19 April, 2022Print
Three Climate Podcasts Return for Earth Day WeekDrilled and Damages from Critical Frequency and Hot Take from Crooked Media all begin new runs
This week, independent investigative climate journalist Amy Westervelt is bringing back not one but three of her climate podcasts: Drilled, Damages, and Hot Take. Drilled launches today, Damages on Thursday, and Hot Take on Friday, Earth Day.
Drilled’s new batch of episodes, part two of its season about the gas industry which began last fall, focuses on the industry's role as the "New Climate Villains." For decades, gas was accepted as a part of the solution on climate, a "bridge fuel," but in recent years advocates and policymakers have remembered that gas is also a fossil fuel and that its primary emission, methane, is a potent greenhouse gas. It's a new role for gas--part of the problem--and the companies that stand to lose as gas becomes less preferable are not taking it lying down. The series takes an investigative look at the largest gas utility in the country, SoCal Gas, and the lengths it has gone to try to maintain gas's grip on the energy industry, from hiring actors to protest at city council meetings to threatening to deliberately cause Covid superspreader events.
Damages, Westervelt’s new podcast about climate lawsuits, digs into some of the big legal ideas shaking up climate action in Season 2, from the new international crime of “ecocide” to the secret tribunals corporations use to try to block environmental laws. Additional topics explored in this season’s six episodes include: What can the United Nations actually do to force climate action; the legal right to a healthy environment; and why, outside the U.S., most climate cases focus on holding governments accountable, while in America they mostly go after private companies.
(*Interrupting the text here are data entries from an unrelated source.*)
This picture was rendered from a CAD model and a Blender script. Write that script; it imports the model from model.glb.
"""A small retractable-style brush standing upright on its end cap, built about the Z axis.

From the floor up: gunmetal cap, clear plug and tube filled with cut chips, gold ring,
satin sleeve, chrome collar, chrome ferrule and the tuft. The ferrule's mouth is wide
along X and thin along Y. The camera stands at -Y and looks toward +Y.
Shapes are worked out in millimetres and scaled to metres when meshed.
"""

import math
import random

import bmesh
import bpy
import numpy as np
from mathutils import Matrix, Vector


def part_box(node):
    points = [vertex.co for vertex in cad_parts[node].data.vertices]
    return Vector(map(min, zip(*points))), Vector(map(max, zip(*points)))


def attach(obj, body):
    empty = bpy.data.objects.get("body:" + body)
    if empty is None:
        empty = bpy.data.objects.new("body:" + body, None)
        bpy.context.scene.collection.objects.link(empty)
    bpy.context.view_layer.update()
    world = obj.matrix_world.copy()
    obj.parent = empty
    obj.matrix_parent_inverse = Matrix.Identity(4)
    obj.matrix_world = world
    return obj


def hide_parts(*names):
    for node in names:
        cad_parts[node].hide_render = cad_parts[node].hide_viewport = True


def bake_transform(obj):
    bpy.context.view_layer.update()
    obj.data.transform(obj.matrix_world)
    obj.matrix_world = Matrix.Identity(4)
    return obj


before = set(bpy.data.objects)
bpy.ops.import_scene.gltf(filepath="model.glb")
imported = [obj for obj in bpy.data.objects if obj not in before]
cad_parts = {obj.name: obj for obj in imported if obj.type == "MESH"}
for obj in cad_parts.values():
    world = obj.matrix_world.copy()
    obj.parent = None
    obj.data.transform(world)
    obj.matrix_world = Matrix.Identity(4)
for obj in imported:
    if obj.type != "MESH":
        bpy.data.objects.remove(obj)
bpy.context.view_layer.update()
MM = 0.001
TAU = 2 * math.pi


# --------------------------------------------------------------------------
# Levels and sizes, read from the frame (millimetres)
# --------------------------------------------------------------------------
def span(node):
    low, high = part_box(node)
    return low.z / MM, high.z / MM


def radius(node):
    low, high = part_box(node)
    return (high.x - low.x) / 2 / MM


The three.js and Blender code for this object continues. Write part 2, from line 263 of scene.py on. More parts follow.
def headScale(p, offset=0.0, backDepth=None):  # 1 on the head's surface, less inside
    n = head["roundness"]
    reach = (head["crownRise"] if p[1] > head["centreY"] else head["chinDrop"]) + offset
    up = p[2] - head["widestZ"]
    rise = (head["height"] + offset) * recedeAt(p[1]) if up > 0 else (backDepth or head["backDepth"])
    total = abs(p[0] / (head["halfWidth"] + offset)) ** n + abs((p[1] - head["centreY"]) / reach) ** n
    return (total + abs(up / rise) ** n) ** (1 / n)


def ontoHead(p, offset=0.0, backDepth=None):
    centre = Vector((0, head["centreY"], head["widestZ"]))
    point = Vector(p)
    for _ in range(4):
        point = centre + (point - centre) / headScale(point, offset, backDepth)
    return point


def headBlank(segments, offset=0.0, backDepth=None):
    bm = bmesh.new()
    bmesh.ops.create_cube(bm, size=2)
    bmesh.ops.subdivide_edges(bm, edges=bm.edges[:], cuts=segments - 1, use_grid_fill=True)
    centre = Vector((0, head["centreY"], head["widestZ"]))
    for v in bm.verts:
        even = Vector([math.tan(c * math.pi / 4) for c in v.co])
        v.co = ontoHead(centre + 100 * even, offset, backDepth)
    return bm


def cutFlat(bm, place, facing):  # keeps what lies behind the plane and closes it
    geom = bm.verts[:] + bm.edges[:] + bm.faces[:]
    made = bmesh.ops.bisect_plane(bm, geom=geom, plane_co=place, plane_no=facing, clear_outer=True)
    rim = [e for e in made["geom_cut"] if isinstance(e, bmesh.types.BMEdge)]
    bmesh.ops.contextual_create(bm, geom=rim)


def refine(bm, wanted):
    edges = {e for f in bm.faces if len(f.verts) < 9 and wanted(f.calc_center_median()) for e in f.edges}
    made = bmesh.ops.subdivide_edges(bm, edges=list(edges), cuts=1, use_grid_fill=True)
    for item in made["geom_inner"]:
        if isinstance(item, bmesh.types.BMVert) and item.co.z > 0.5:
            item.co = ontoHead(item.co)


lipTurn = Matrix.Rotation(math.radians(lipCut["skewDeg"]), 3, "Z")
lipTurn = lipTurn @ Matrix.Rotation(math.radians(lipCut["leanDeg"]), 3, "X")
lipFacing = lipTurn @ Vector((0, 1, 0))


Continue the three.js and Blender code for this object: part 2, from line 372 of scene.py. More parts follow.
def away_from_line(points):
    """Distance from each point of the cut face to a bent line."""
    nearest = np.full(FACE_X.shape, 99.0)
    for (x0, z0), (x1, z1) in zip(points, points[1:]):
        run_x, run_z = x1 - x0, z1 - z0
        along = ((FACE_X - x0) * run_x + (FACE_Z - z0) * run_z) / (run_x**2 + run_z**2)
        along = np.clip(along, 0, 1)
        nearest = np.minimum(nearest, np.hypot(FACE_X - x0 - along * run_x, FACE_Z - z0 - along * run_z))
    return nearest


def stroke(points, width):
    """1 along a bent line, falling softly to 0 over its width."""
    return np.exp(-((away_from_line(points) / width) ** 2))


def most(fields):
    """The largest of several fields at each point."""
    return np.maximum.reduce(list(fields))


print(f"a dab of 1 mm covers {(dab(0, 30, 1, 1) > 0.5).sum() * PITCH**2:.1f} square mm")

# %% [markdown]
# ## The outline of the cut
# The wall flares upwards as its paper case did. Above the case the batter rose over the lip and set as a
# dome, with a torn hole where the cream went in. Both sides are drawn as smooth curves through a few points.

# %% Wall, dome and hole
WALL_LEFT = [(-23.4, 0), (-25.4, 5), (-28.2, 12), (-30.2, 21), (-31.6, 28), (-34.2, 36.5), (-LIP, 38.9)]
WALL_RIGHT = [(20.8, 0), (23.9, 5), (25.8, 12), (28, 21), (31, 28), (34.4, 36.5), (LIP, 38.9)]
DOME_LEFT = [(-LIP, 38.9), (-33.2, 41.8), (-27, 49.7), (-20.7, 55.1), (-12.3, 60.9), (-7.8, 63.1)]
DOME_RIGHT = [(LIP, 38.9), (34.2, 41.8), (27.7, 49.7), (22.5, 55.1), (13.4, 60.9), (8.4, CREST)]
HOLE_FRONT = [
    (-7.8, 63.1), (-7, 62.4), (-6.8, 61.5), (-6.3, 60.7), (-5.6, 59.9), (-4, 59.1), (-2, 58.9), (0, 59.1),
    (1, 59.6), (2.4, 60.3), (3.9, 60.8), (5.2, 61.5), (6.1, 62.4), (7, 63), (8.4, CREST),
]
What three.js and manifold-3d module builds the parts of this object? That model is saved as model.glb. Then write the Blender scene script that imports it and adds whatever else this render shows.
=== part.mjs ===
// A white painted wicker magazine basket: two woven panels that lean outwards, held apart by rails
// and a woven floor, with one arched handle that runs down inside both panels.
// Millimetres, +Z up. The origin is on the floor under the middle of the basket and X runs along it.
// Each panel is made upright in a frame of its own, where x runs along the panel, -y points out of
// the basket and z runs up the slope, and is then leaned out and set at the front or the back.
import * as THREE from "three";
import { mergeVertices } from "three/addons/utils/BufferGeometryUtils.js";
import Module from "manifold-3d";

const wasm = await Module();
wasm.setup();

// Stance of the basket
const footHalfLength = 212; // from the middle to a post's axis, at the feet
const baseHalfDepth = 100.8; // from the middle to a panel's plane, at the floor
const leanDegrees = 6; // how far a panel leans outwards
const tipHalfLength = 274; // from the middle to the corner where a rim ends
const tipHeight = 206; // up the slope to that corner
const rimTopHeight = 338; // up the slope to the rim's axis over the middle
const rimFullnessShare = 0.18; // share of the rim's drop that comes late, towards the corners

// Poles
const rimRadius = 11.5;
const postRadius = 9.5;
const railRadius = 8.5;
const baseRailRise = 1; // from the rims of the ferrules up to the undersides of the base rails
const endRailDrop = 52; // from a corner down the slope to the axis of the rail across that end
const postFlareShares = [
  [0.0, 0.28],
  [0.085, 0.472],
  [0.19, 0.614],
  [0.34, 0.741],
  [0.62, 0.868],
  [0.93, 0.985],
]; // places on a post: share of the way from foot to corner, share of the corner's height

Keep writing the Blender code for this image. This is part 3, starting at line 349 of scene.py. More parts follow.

Hot Take, which Westervelt co-hosts with Mary Annaïse Heglar, returns for the first time since its acquisition by Crooked Media in February. Episode One, “The Real Fuckbois of Fossil Fuel” rages against the fossil fuel machine and advocates getting Earth Day back to its Civil Rights-inspired roots. Forthcoming episodes also explore the fall of democracy and how it intersects with climate change with Adam Serwer (The Atlantic), toxic masculinity and climate with Rebecca Solnit (The Guardian), and looking at the Covid-climate intersections two years later with David Wallace-Wells (New York Times).
All three podcasts are available on all podcast platforms.
ABOUT AMY WESTERVELT
Amy Westervelt is the founder of the Critical Frequency podcast network, and an award-winning print and audio journalist. She contributes to The Guardian, The Nation, and Rolling Stone, and has previously contributed to The Washington Post, The New York Times, The Wall Street Journal, KQED, The California Report, Capital Public Radio, and many other outlets. In 2007, she won a Folio for her feature on the potential of algae as a feedstock for biofuel. In 2015 she was awarded a Rachel Carson award for "women greening journalism", in 2016 she won an Edward R. Murrow award for her series on the impacts of the Tesla Gigafactory in Nevada, in 2019 she won the Online News Association award for “Excellence in Audio Storytelling,” and in 2021 she won Covering Climate Now’s audio award. As the head of Critical Frequency, she has executive produced more than a dozen podcasts, including projects with Stitcher’s Witness Docs and Crooked Media. Her book Forget Having It All: How America Messed Up Motherhood, and How to Fix It was published in November 2018 by Seal Press.